**Information shown:**
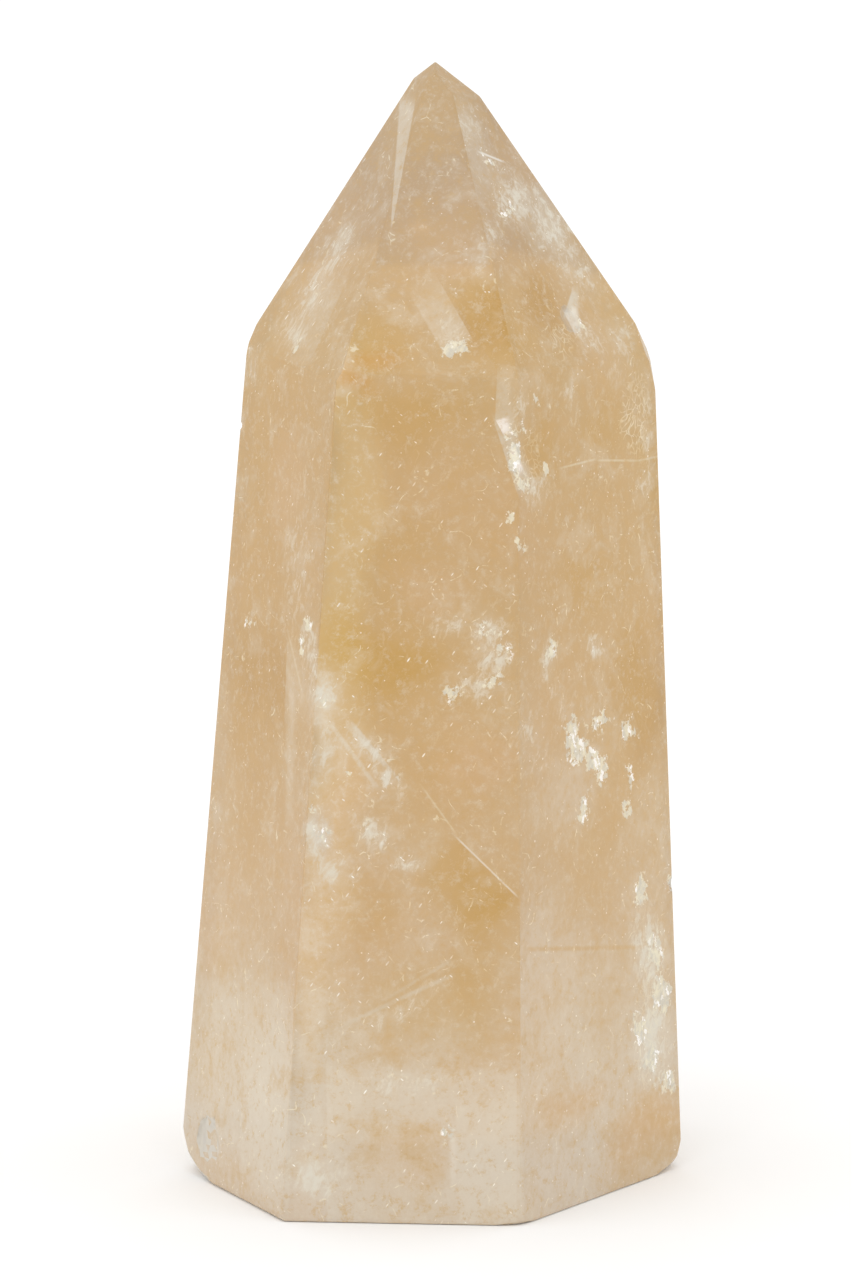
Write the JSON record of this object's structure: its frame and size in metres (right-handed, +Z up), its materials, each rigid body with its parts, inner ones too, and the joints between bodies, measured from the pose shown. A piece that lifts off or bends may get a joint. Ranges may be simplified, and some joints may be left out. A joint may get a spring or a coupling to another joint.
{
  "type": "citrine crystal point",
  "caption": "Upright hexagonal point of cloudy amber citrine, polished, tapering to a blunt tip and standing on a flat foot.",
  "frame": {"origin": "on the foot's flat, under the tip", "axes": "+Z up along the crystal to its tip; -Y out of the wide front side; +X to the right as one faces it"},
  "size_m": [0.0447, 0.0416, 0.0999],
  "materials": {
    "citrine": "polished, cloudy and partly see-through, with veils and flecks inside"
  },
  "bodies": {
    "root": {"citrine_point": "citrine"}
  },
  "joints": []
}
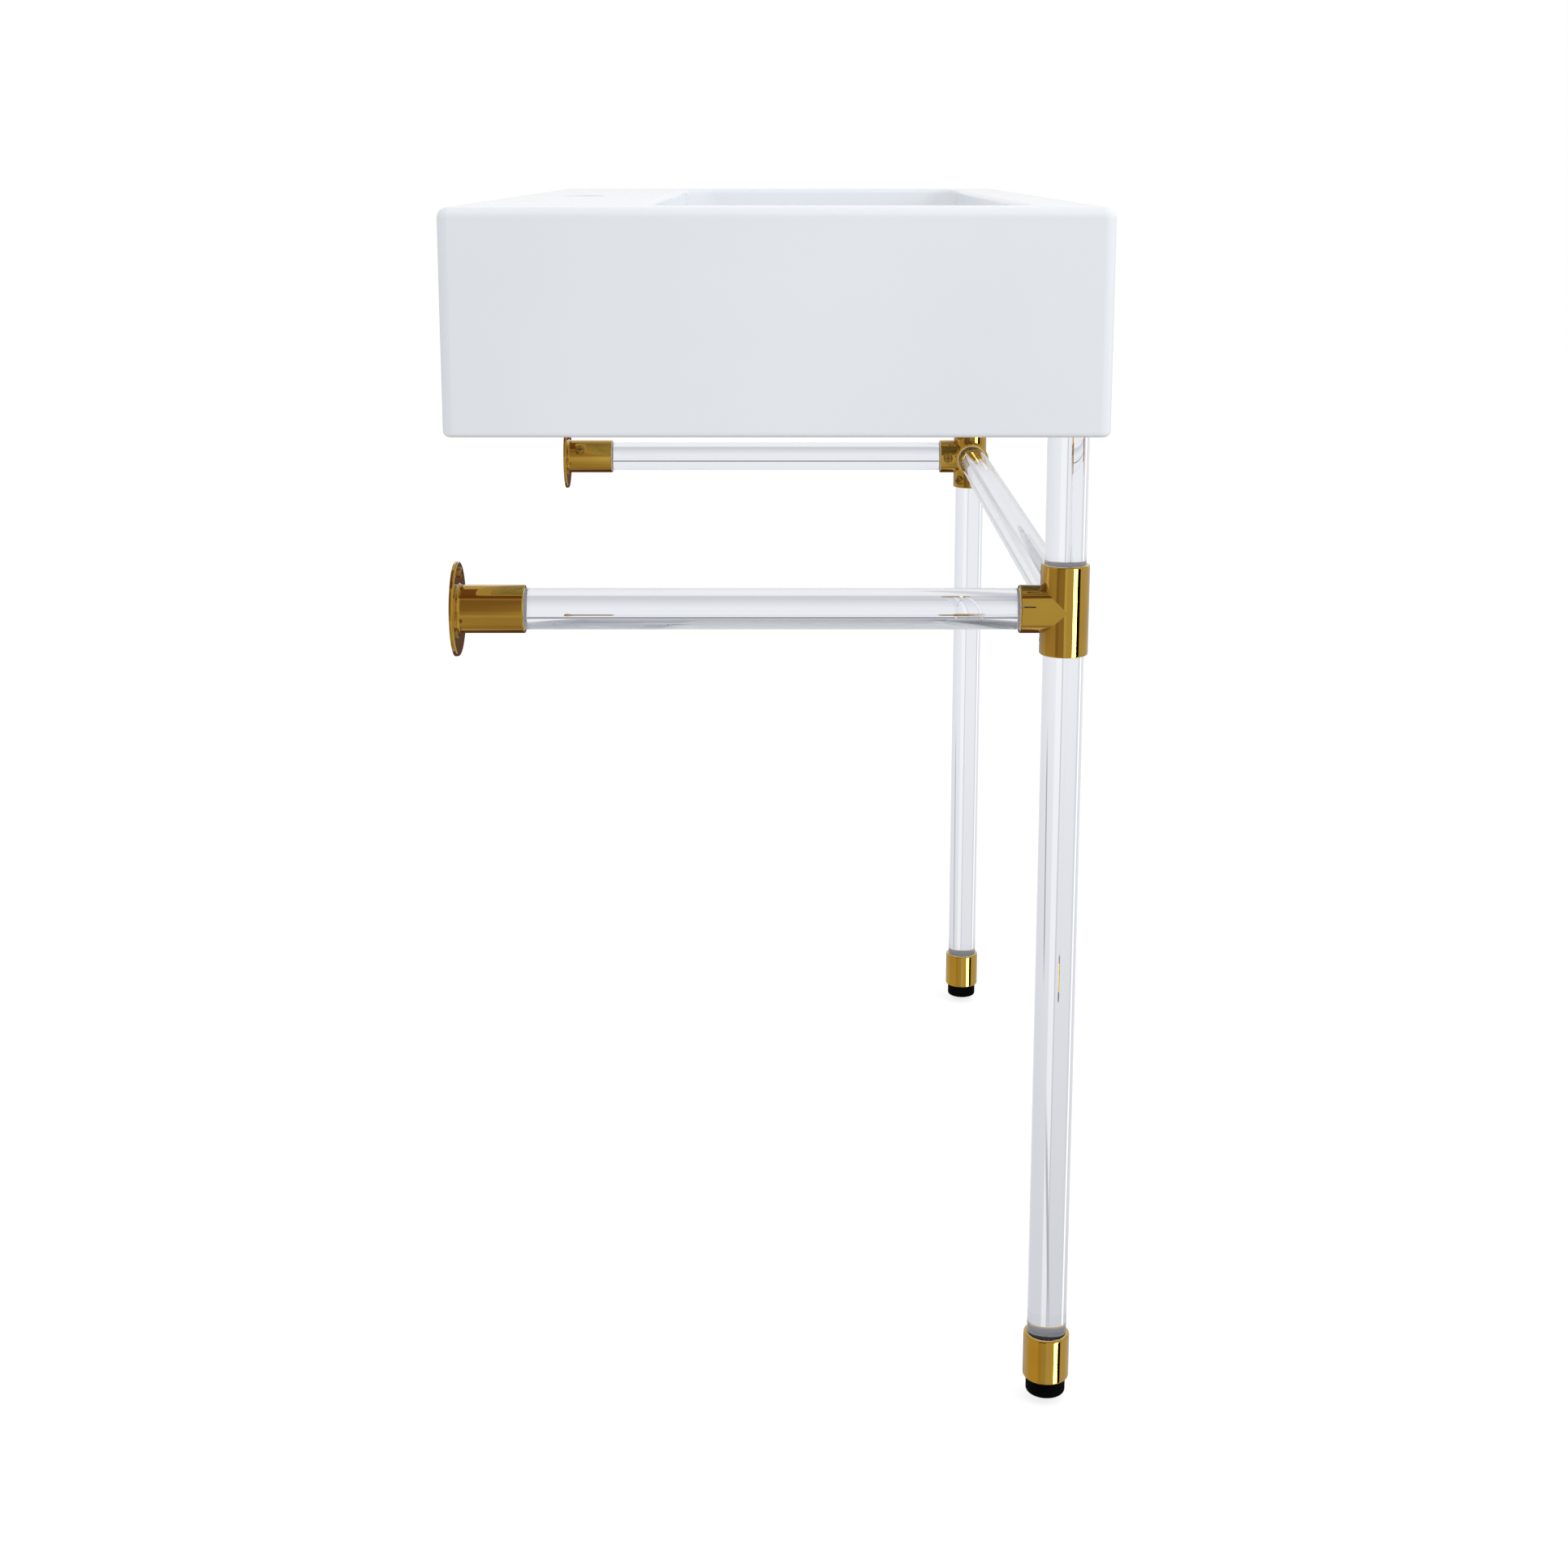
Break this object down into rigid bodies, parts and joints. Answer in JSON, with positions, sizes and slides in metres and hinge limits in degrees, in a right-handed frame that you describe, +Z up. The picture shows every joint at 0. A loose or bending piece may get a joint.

**The problem:** Repeat every record exactly as written, please.

**Answer to the task:**
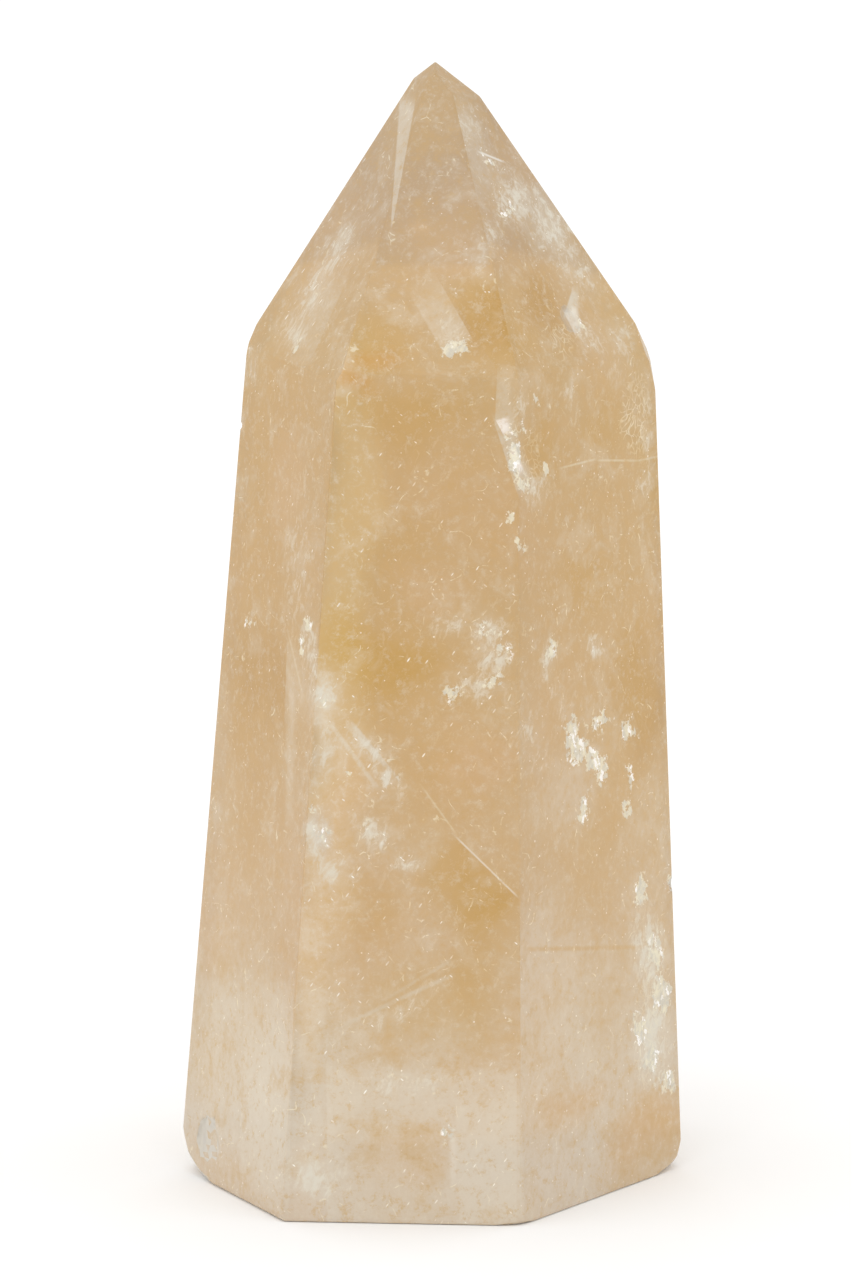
Write the JSON record of this object's structure: its frame and size in metres (right-handed, +Z up), its materials, each rigid body with its parts, inner ones too, and the joints between bodies, measured from the pose shown. A piece that lifts off or bends may get a joint. Ranges may be simplified, and some joints may be left out. A joint may get a spring or a coupling to another joint.
{
  "type": "citrine crystal point",
  "caption": "Upright hexagonal point of cloudy amber citrine, polished, tapering to a blunt tip and standing on a flat foot.",
  "frame": {"origin": "on the foot's flat, under the tip", "axes": "+Z up along the crystal to its tip; -Y out of the wide front side; +X to the right as one faces it"},
  "size_m": [0.0447, 0.0416, 0.0999],
  "materials": {
    "citrine": "polished, cloudy and partly see-through, with veils and flecks inside"
  },
  "bodies": {
    "root": {"citrine_point": "citrine"}
  },
  "joints": []
}
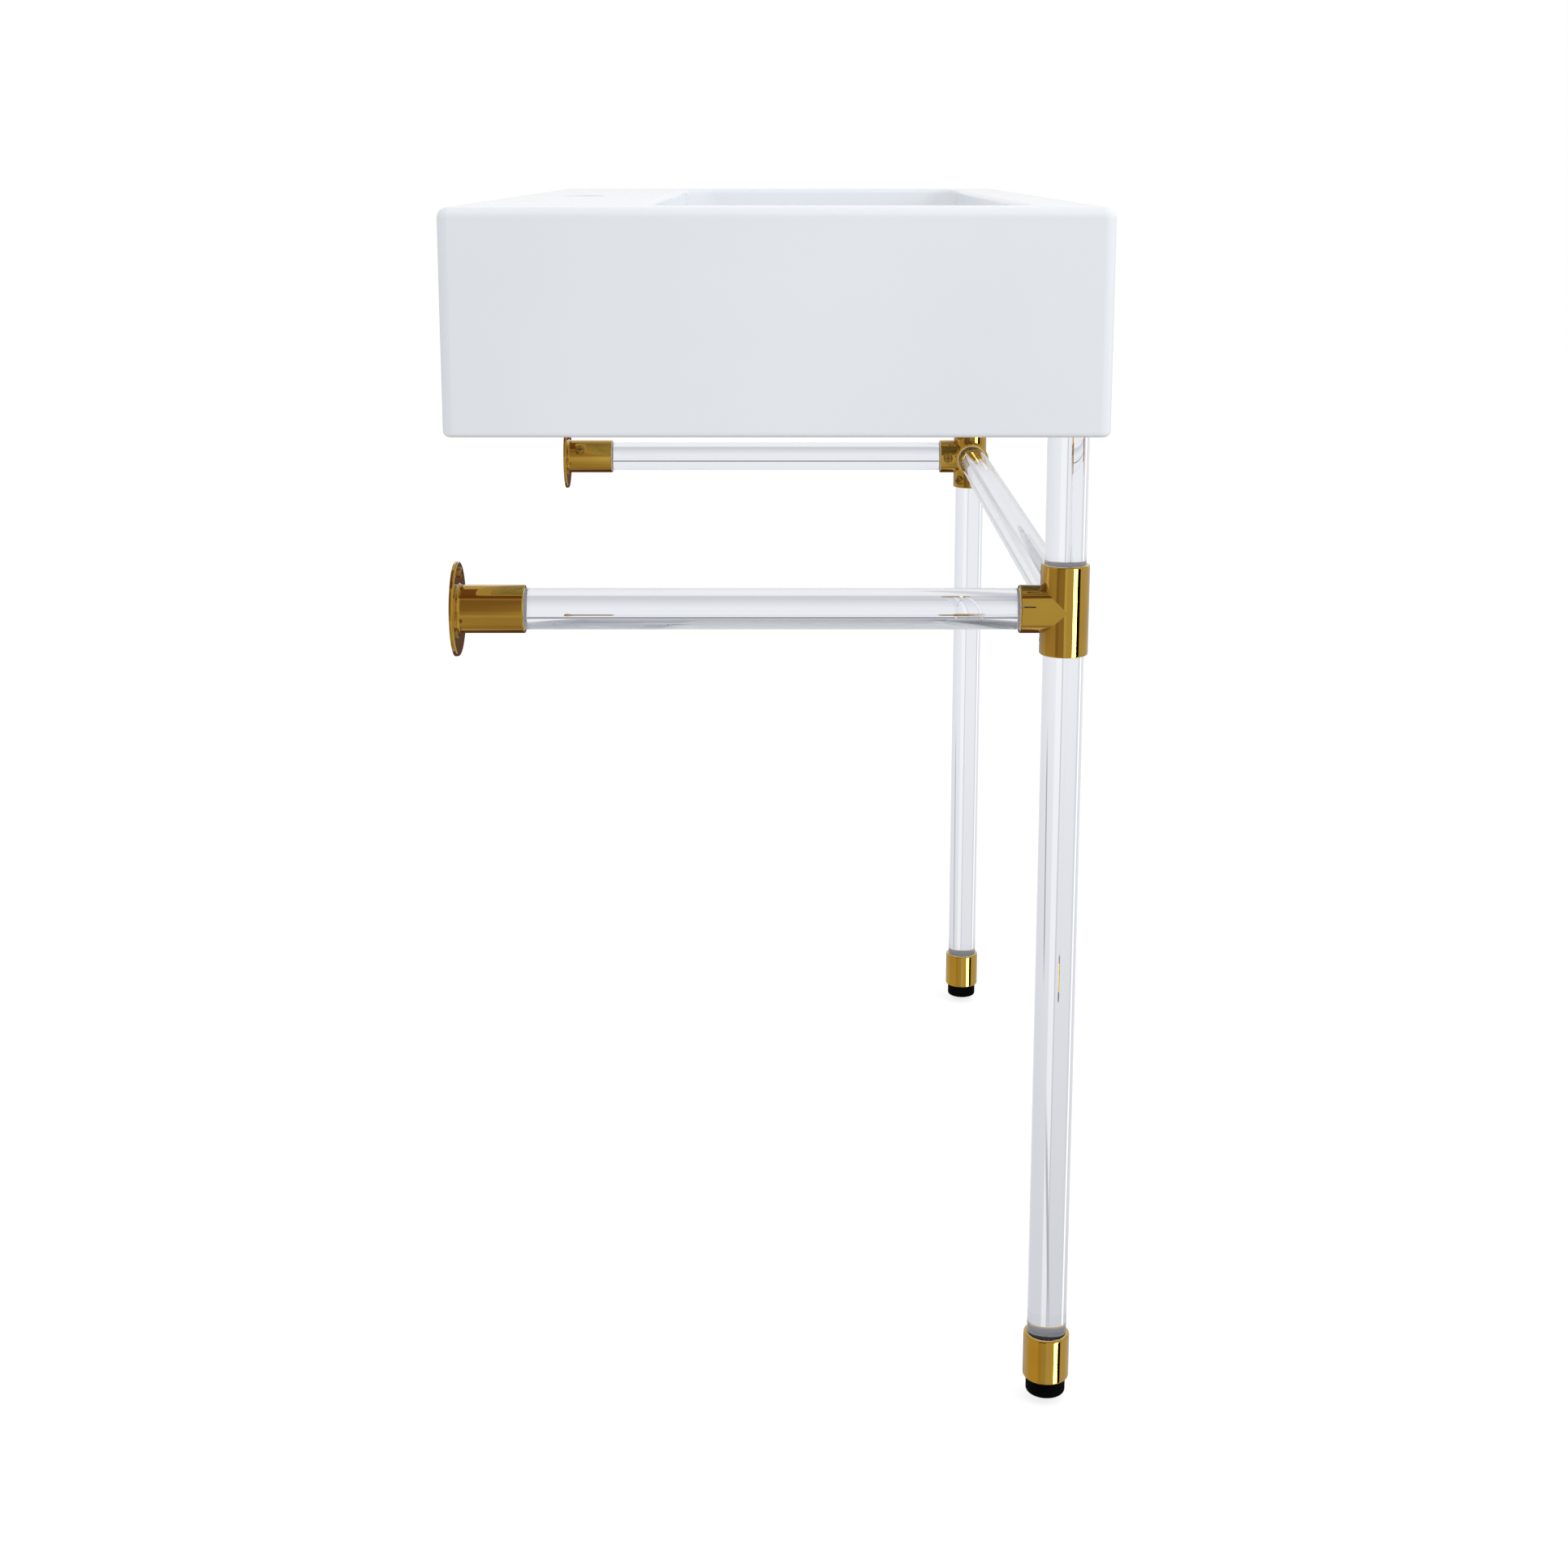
Break this object down into rigid bodies, parts and joints. Answer in JSON, with positions, sizes and slides in metres and hinge limits in degrees, in a right-handed frame that you describe, +Z up. The picture shows every joint at 0. A loose or bending piece may get a joint.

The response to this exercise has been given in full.